● WRITTEN TASK:
Please copy all the lines that follow, word for word.

═══ SUPPLIED RECORDS ═══

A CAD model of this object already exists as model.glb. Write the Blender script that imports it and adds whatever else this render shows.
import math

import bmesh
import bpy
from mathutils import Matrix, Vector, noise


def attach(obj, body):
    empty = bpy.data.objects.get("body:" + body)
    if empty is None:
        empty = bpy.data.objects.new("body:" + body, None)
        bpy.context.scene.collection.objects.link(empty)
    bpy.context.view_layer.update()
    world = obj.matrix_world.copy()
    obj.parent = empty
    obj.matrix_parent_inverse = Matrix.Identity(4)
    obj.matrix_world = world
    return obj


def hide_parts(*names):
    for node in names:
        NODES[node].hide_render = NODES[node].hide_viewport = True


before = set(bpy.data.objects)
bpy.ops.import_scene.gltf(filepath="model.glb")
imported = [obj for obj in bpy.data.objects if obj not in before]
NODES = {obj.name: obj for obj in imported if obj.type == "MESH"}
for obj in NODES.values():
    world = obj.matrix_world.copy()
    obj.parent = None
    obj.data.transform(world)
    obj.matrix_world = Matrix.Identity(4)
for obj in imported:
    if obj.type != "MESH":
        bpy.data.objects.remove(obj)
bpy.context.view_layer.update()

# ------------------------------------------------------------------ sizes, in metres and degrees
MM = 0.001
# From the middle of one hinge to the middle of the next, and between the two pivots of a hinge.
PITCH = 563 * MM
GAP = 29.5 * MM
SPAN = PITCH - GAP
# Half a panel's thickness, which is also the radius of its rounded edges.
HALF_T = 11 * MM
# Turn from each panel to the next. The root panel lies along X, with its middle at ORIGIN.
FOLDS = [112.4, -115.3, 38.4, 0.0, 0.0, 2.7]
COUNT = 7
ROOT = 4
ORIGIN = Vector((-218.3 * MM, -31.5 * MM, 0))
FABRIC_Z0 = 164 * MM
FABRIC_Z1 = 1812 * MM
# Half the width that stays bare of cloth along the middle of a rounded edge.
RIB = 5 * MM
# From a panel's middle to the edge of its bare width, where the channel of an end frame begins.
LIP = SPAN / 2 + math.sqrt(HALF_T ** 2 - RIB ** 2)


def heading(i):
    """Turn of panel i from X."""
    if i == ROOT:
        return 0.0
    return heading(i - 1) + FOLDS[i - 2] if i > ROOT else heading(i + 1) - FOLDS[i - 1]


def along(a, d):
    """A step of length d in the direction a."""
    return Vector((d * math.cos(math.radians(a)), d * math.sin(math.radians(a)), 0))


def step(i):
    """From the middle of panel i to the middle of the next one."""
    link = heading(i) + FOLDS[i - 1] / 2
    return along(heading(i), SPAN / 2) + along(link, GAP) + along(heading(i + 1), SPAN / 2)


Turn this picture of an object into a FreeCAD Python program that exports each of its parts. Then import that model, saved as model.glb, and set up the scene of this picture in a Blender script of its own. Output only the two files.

═══

● SOLVED EXERCISE:
A CAD model of this object already exists as model.glb. Write the Blender script that imports it and adds whatever else this render shows.
import math

import bmesh
import bpy
from mathutils import Matrix, Vector, noise


def attach(obj, body):
    empty = bpy.data.objects.get("body:" + body)
    if empty is None:
        empty = bpy.data.objects.new("body:" + body, None)
        bpy.context.scene.collection.objects.link(empty)
    bpy.context.view_layer.update()
    world = obj.matrix_world.copy()
    obj.parent = empty
    obj.matrix_parent_inverse = Matrix.Identity(4)
    obj.matrix_world = world
    return obj


def hide_parts(*names):
    for node in names:
        NODES[node].hide_render = NODES[node].hide_viewport = True


before = set(bpy.data.objects)
bpy.ops.import_scene.gltf(filepath="model.glb")
imported = [obj for obj in bpy.data.objects if obj not in before]
NODES = {obj.name: obj for obj in imported if obj.type == "MESH"}
for obj in NODES.values():
    world = obj.matrix_world.copy()
    obj.parent = None
    obj.data.transform(world)
    obj.matrix_world = Matrix.Identity(4)
for obj in imported:
    if obj.type != "MESH":
        bpy.data.objects.remove(obj)
bpy.context.view_layer.update()

# ------------------------------------------------------------------ sizes, in metres and degrees
MM = 0.001
# From the middle of one hinge to the middle of the next, and between the two pivots of a hinge.
PITCH = 563 * MM
GAP = 29.5 * MM
SPAN = PITCH - GAP
# Half a panel's thickness, which is also the radius of its rounded edges.
HALF_T = 11 * MM
# Turn from each panel to the next. The root panel lies along X, with its middle at ORIGIN.
FOLDS = [112.4, -115.3, 38.4, 0.0, 0.0, 2.7]
COUNT = 7
ROOT = 4
ORIGIN = Vector((-218.3 * MM, -31.5 * MM, 0))
FABRIC_Z0 = 164 * MM
FABRIC_Z1 = 1812 * MM
# Half the width that stays bare of cloth along the middle of a rounded edge.
RIB = 5 * MM
# From a panel's middle to the edge of its bare width, where the channel of an end frame begins.
LIP = SPAN / 2 + math.sqrt(HALF_T ** 2 - RIB ** 2)


def heading(i):
    """Turn of panel i from X."""
    if i == ROOT:
        return 0.0
    return heading(i - 1) + FOLDS[i - 2] if i > ROOT else heading(i + 1) - FOLDS[i - 1]


def along(a, d):
    """A step of length d in the direction a."""
    return Vector((d * math.cos(math.radians(a)), d * math.sin(math.radians(a)), 0))


def step(i):
    """From the middle of panel i to the middle of the next one."""
    link = heading(i) + FOLDS[i - 1] / 2
    return along(heading(i), SPAN / 2) + along(link, GAP) + along(heading(i + 1), SPAN / 2)


Turn this picture of an object into a FreeCAD Python program that exports each of its parts. Then import that model, saved as model.glb, and set up the scene of this picture in a Blender script of its own. Output only the two files.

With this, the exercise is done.